Much of my work has been about the power that comes through transparency to the divine. Often even ministers don’t think enough about how Christian life is magnetized and electrified by being lived prayerfully. When you meet a priest or a minister who is living prayer, you never forget that person. That person may be bumblingly inefficient on the budget, useless about remembering to come to appointments, all other kinds of things that they're meant to do right, and yet have the most fantastic impact on people's lives.
The church isn’t training enough such people. Where do you start in theological college in drawing people into lives like that?

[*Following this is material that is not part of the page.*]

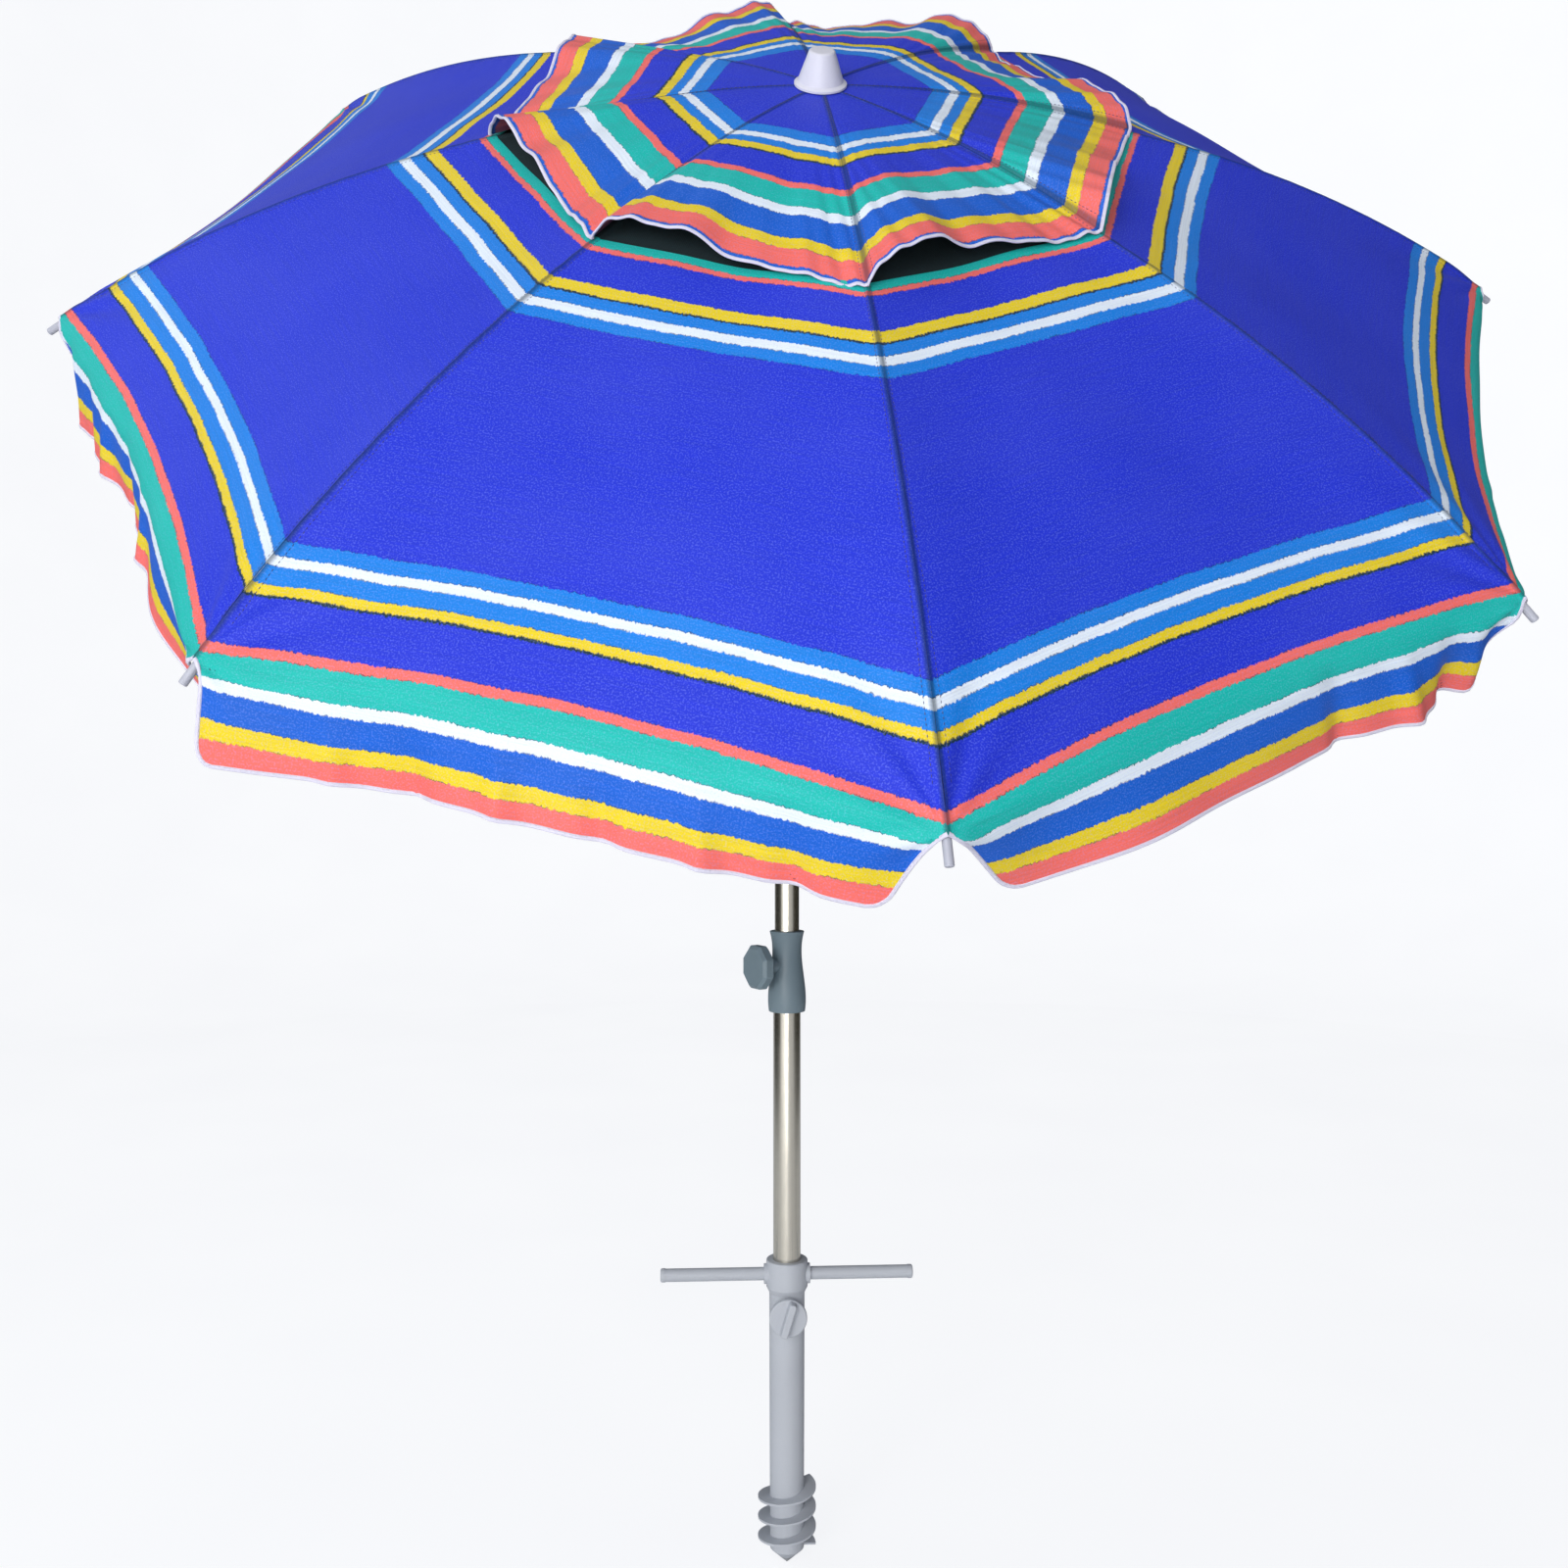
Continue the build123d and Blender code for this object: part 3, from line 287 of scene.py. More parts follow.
def flap_curl(panel, u):
    """Angle that the flap turns in under the canopy, most beside the ribs' tips."""
    total = 0
    for end in (0, 1):
        strength = OTHER_CURLS.get((panel % RIBS, end), 1.0)
        total = total + strength * np.exp(-np.abs(u - end) * PANEL_WIDTH / CURL_REACH)
    return FLAP_CURL * total


def flap_tuck(u, s):
    """How far the middle of the flap is drawn up towards each rib's tip."""
    near = np.exp(-np.minimum(np.abs(u), np.abs(1 - u)) * PANEL_WIDTH / TUCK_REACH)
    return FLAP_TUCK * near * np.sin(pi * np.clip(s / FLAP, 0, 1))


def main_sheet(panel, u, v):
    """A main panel and the valance flap below it. Past the rim the cloth bends over and hangs."""
    u, v = np.broadcast_arrays(np.asarray(u, float), np.asarray(v, float))
    points = held_sheet(panel, u, np.minimum(v, 1))
    first, second = panel_ends(panel)
    chord = unit(second - first)
    rim = held_sheet(panel, u, np.ones_like(v))
    slope = unit(rim - held_sheet(panel, u, np.full_like(v, 0.97)))
    slope = unit(slope - (slope @ chord)[..., None] * chord)
    hang = unit(GRAVITY - (GRAVITY @ chord) * chord)
    straight = unit((1 - FLAP_LEAN) * hang + np.array([0, 0, -FLAP_LEAN]))
    straight = unit(straight - (straight @ chord) * chord)
    curl = flap_curl(panel, u)[..., None]
    inward = unit(np.cross(chord, straight))
    drop = straight * np.cos(curl) + inward * np.sin(curl)
    along_slope = np.sum(slope * drop, axis=-1, keepdims=True)
    turn = np.arccos(np.clip(along_slope, -1, 1))
    inner = unit(drop - along_slope * slope)
    s = np.clip((v - 1) * RIM_R, 0, None)
    hanging = s - flap_tuck(u, s)
    swept = turn * np.minimum(hanging / FLAP_BEND, 1)[..., None]
    bend = FLAP_BEND / turn * (np.sin(swept) * slope + (1 - np.cos(swept)) * inner)
    rest = np.clip(hanging - FLAP_BEND, 0, None)[..., None] * drop
    out_of_plane = unit(np.cross(chord, drop)) * flap_waves(panel, u, s)[..., None]
    return points + np.where((s > 0)[..., None], bend + rest - out_of_plane, 0)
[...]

You can't obviously manipulate grace. But you can do some things. For instance, I now go to Westcott House at Cambridge for an hour a week to sit in silence with a group of students who want to make silence a cornerstone of their ministry from the start. I do that for my sake, selfishly, because I need that anchor. But I also do it because a professor’s presence gives the group some legitimacy, without which, as the pressures of term build up, it might evaporate. My presence is a little nudge to say, “Silence is more important than anything else. If you put this first, oddly, you will then know which emails not to answer, which doorbells not to answer, and the bits of your life will fall into the right order and the bits that don't matter will fall out.” Such prayer has to be at the top of the list of what we're training people to do in ministry.
The prayer doesn't have to be silent, but it does have to be attention to God.